Baudelaire, le Poète maudit
Le spectacle poignant d’un immense oiseau capturé impose l’image d’un être différent, totalement étranger au monde qui l’entoure, dans sa rencontre douloureuse et tragique avec un univers où la Beauté – la sienne, et celle du monde – envahie par la noirceur, est obstinément méconnue et raillée. Semblable à l’Albatros empêché de voler, livré aux railleries des marins grossiers et brutaux qui ne voient en lui qu’un infirme, l’élan de Baudelaire, le poète maudit, vers la Beauté le rend ridicule aux yeux des hommes ordinaires, qui font tout pour le soumettre et l’humilier. Il lui faudra être mort pour être enfin reconnu, et même vénéré (Arthur Rimbaud: « le vrai Dieu » ; André Breton : le « premier surréaliste » ; Paul Valéry: « le plus important des poètes ».)
Baudelaire, qui a mené une vie en opposition profonde avec les codes moraux de son époque, rejeté par la société bourgeoise, poursuivi en justice pour immoralité (l’Albatros est interdit de publication parce que jugé « scandaleux et révolutionnaire » !) fait l’expérience quotidienne de l’incompréhension de ceux qui l’entourent.
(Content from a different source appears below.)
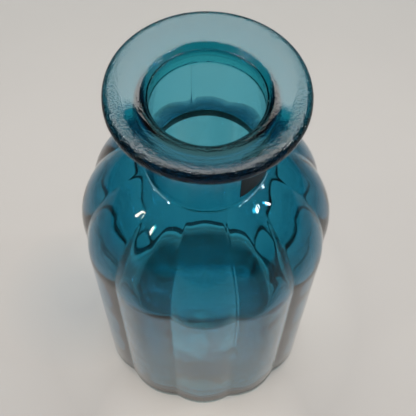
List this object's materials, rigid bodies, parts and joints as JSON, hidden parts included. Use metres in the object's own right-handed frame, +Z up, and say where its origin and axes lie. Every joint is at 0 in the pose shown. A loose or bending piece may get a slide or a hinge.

C’est que son esthétique rejette radicalement les goûts bourgeois de son temps; il inaugure, avec l’unique recueil publié de son vivant les Fleurs du Mal, la modernité et la liberté en poésie.
Le Beau et le Mal
Lettré, fils d’un homme des Lumières, Baudelaire n’a pas choisi au hasard le grand oiseau blanc et noir que l’on appelle albatros : la juxtaposition des mots latins « alba » (la blancheur, l’aube des Élus, la couleur de la perle) avec « atros » (le noir, le malheur, l’obscurité) matérialise les liens indissociables que le poète tisse entre le Beau et le Mal. Idée qu’il résume bien dans la dédicace de son recueil à Théophile Gauthier: « …je (vous) dédie ces fleurs maladives »…
Par-delà l’allégorie du poète comme l’albatros injustement traité, le poème a une portée qui nous rejoint tous ; la scène qui se joue sur les planches du navire est une comédie tragique où la bêtise de l’homme se révèle lorsqu’il est confronté avec ce qu’il ne reconnaît pas. Ce bateau sans âme, sans capitaine, qui emmène des hommes ignorants et médiocres dans l’errance d’une traversée sans but, c’est celui-là même qui emporte nos sociétés inconscientes ou insouciantes de la valeur de qui est trop différent de nous, et du respect que le vivant, animal ou humain, devrait commander. Ainsi le poème de l’Albatros, au-delà de sa beauté formelle, s’adresse directement à nous, dans notre fermeture, notre méchanceté et nos hypocrisies. Souvent, pour s’amuser les hommes se détournent de l’essentiel en se livrant à des occupations indignes ; pour « meubler » l’ennui, ils détruisent celui qui est sans défense.
Et nous ?
La valeur d’actualité permanente pour ainsi dire et sa force intemporelle font qu’une œuvre, un texte, un mot, une image, traversent le temps et continuent de nous rejoindre. C’est ainsi que la capture et l’humiliation de l’albatros n’illustre pas seulement la thèse romantique de l’exclusion du poète : Le Poète est semblable au prince des nuées / Qui hante la tempête et se rit de l’archer; Exilé sur le sol au milieu des huées, / Ses ailes de géant l’empêchent de marcher; elles dépeignent la condition des minorités dans une société qui les ignore et les méprise, évoquent le Christ « bouc émissaire » tourné en dérision et finalement crucifié par les hommes, ou Socrate lynché par ses compagnons; ou il n’y a pas si longtemps les rires des bûcherons épuisés et ivres devant les spectacles grotesques de leur taverne; ou, très près de nous, ici même, le rejet des supposés malades mentaux, la fureur homophobe, le ricanement des enfants ou nos regards embarrassés se détournant devant des infirmes maladroits, chacun pourtant, notre semblable. L’incompréhension devant les faibles, les mal adaptés, les déshérités, alimente nos moqueries – j’oserais dire notre sadisme inconscient ; nous participons alors de leur humiliation; mais, en les excluant comme si nous étions supérieurs à eux, c’est nous-même que nous humilions.